Disruptive innovation as a term is widely used among enterprises of all kinds and sizes. As a matter of fact, it became so overused that not everyone clearly understands what it actually means, and today it is quite easy to misuse it.
Every type of innovation needs to have a proper innovation strategy that supports it - different types of innovation imply different strategies. So it goes without saying that it is very important to clearly define what it stands for.
Most people think of disruption as a situation in which one successful innovation shakes up the whole industry, and this is correct in some cases but looking at it this way is a very broad perspective.
While incremental innovation supposes the usage of existing technology in existing markets, disruptive innovation uses new technologies in an existing market. It is a situation in which a smaller company, often with fewer resources, challenges industry leaders.

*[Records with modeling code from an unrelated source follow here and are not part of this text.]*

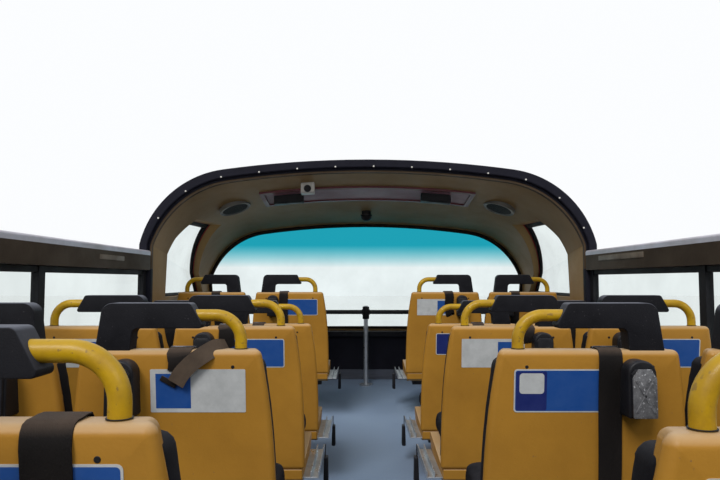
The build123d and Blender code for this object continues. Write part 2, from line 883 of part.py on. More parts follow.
# Belt loop: a metal bridge over the strap on the crown
loop_wide = strap_wide + 16.0
loop_high = 12.0
loop_long = 10.0
loop_wall = 3.0
with BuildPart() as loop:
    with Locations((strap_x, handle_y, back_top)):
        Box(loop_wide, loop_long, loop_high, align=base_align)
        Box(loop_wide - 2 * loop_wall, loop_long, loop_high - loop_wall, align=base_align,
            mode=Mode.SUBTRACT)
fit_to_seats(loop.part, "belt_loops", plus_places, minus_places)

# Metal channel on the aisle side of the pans, open at the top
channel_y = recline + 20.0
channel_long = pan_long - 60.0
channel_z = back_bottom - 34.0
with BuildPart() as channel:
    with Locations((pan_half, channel_y, channel_z)):
        Box(channel_wide, channel_long, channel_wall, align=(Align.MIN, Align.MIN, Align.MIN))
    with Locations(
        (pan_half + channel_wide, channel_y, channel_z),
        (pan_half + channel_wide - channel_gap, channel_y, channel_z),
    ):
        Box(channel_wall, channel_long, channel_high, align=(Align.MAX, Align.MIN, Align.MIN))
fit_to_seats(channel.part, "seat_side_channels", aisle_plus, aisle_minus)

# Belt buckle hanging on its webbing from the channel
hang_x = pan_half + channel_wide
hang_y = recline + pan_long - 90.0
hang_top = channel_z + channel_high
with BuildPart() as buckle:
    with Locations((hang_x, hang_y, hang_top)):
        Box(strap_thick, buckle_strap_wide, buckle_drop, align=(Align.MIN, Align.CENTER, Align.MAX))
    with Locations((hang_x, hang_y, hang_top - buckle_drop)):
        Box(buckle_thick, buckle_wide, buckle_long, align=(Align.MIN, Align.CENTER, Align.MAX))
fit_to_seats(buckle.part, "belt_buckles", aisle_plus, aisle_minus)

# Pedestals: a cross beam under each pair with two legs
beam_high = 40.0
beam_long = 60.0
beam_side = 180.0
leg_wide = 40.0
leg_long = 60.0
pedestal_y = recline + 200.0
beam_top = back_bottom - 52.0
pair_half = (window_seat_x - aisle_seat_x) / 2
with BuildPart() as pedestal:
    with Locations((0, pedestal_y, beam_top - beam_high)):
        Box(2 * (pair_half + beam_side), beam_long, beam_high, align=base_align)
    with Locations((0, pedestal_y, -floor_z)):
        with GridLocations(2 * pair_half, 1, 2, 1):
            Box(leg_wide, leg_long, beam_top - beam_high + floor_z, align=base_align)
with BuildPart() as pedestals:
    with Locations(*pair_places):
        add(pedestal.part)
    add(ground.part, mode=Mode.SUBTRACT)
pedestals.part.label = "seat_pedestals"
export_step(pedestals.part, "parts/seat_pedestals.step")
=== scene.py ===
import json
import math
import random

import bmesh
import bpy
from mathutils import Matrix, Vector


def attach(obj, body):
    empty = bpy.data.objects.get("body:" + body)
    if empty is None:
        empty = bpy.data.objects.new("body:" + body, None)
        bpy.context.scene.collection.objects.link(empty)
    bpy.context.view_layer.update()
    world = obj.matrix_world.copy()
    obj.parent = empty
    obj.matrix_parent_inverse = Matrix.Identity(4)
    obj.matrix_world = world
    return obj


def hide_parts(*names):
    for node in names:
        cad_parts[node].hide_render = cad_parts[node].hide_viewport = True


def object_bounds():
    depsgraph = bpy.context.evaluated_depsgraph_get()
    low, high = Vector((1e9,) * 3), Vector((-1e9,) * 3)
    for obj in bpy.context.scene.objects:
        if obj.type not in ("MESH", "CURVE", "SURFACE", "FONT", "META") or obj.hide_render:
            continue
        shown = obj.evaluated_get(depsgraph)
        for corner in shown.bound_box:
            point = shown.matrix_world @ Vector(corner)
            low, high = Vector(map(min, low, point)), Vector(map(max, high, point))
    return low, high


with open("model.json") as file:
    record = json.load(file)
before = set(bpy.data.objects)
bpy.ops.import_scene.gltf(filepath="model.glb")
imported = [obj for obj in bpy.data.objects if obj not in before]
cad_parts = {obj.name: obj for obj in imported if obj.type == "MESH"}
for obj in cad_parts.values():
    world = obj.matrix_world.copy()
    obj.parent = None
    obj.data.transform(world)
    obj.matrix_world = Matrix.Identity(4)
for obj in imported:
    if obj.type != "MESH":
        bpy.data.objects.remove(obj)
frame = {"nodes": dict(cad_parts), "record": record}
nodes = frame["nodes"]
size_at_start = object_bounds()
slots = {row["node"]: row["material_slot"] for row in frame["record"]["subparts"]}
HALF_WIDE, HALF_LONG = size_at_start[1][0], -size_at_start[0][1]

# Seat back in metres, local to a seat: x across, y forward from the shell's rear edge, z up
BACK_TOP = 0.794
BACK_LOW = 0.300
HALF_LOW = 0.233
TOP_NARROWING = 0.033
RECLINE = 0.068
SHELL_THICK = 0.052
CROWN_ROUND = 0.016
CROWN_CORNER = 0.013
FOOT_CORNER = 0.012
CORNER_STEPS = 7
SIDE_POINTS = 10
CROWN_POINTS = 6
REAR_ROUND = 0.014
REAR_STEPS = 6
HOLE_X = 0.14
HOLE_Z = 0.757
HOLE = 0.004

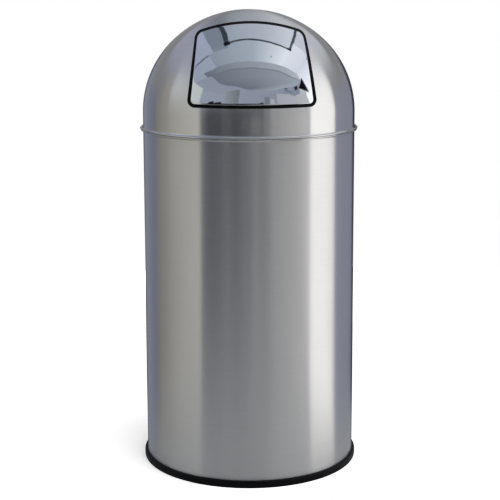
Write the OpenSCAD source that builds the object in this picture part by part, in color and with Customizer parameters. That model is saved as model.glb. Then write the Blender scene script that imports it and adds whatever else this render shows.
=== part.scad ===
// Dome top push bin: a brushed steel body with a removable dome, a sprung push flap,
// and a galvanised inner bucket with a wire handle. Front is -Y, up is +Z.
// The origin is the middle of the foot ring, on the floor.

/* [Body] */
// Outside diameter of the body and of the dome's skirt
body_d = 350; // [320:1:400]
// Height of the joint between the body and the dome
parting_z = 561; // [480:1:700]
// Thickness of the body and dome sheet
sheet_t = 0.8; // [0.6:0.1:1.2]
// How far the body's rolled lip stands out at the joint
body_lip_out = 4; // [3:0.1:6]
// Height over which the body flares out to its lip
body_flare_h = 5; // [4:0.1:8]
// Radius of the roll on the body's lip
body_curl_r = 1; // [0.8:0.1:1.4]

/* [Foot] */
// How far the foot ring stands out from the body
ring_out = 4.8; // [3:0.1:10]
// Height of the foot ring outside the body
ring_h = 11; // [10.5:0.5:25]
// Thickness of the foot ring under the body's edge
ring_floor_t = 3; // [2:0.5:6]
// Thickness of the foot ring's inner lip
ring_lip_t = 2; // [1.5:0.5:5]
// Radius on the foot ring's outer corners
ring_round_r = 2.6; // [1:0.1:2.9]
// Height of the base plate's top face
base_z = 10; // [9:0.5:11.5]
// Thickness of the base plate
base_t = 1; // [0.8:0.1:2]

/* [Dome] */
// Straight height of the dome above the joint
skirt_h = 27; // [20:1:60]
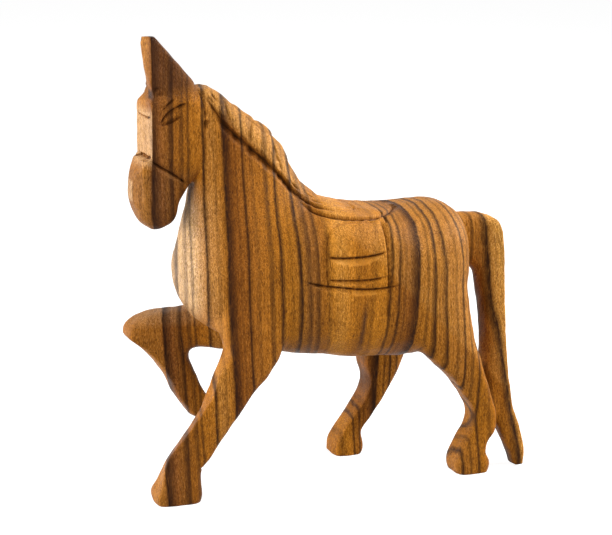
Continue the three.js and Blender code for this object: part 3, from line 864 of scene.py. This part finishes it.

Every disruption is a process and it often starts as a small-scale experiment from the low-end of the market and sometimes it even finds a new market. Industry incumbents usually serve their existing customers in a well-established market and tend to focus on satisfying their growing needs in an incremental way.
New entrants start with serving the overlooked segment of customers with innovative solutions that usually cost less. This way, they are gaining a small piece of the market share, but the real disruption hasn’t happened yet. In this phase, most incumbents don’t pay attention to the new entrants which, if they prove to be disruptive, can be a fatal mistake.
The disruption starts when mainstream customers start turning to innovative solutions. At this point, disrupters are successfully making non-consumers into consumers. There are two ways incumbents can defend from disrupters:
-
by creating a new division specialized to take advantage and learn from disruptive innovations or
-
they can buy off the disrupters in their early stages of development.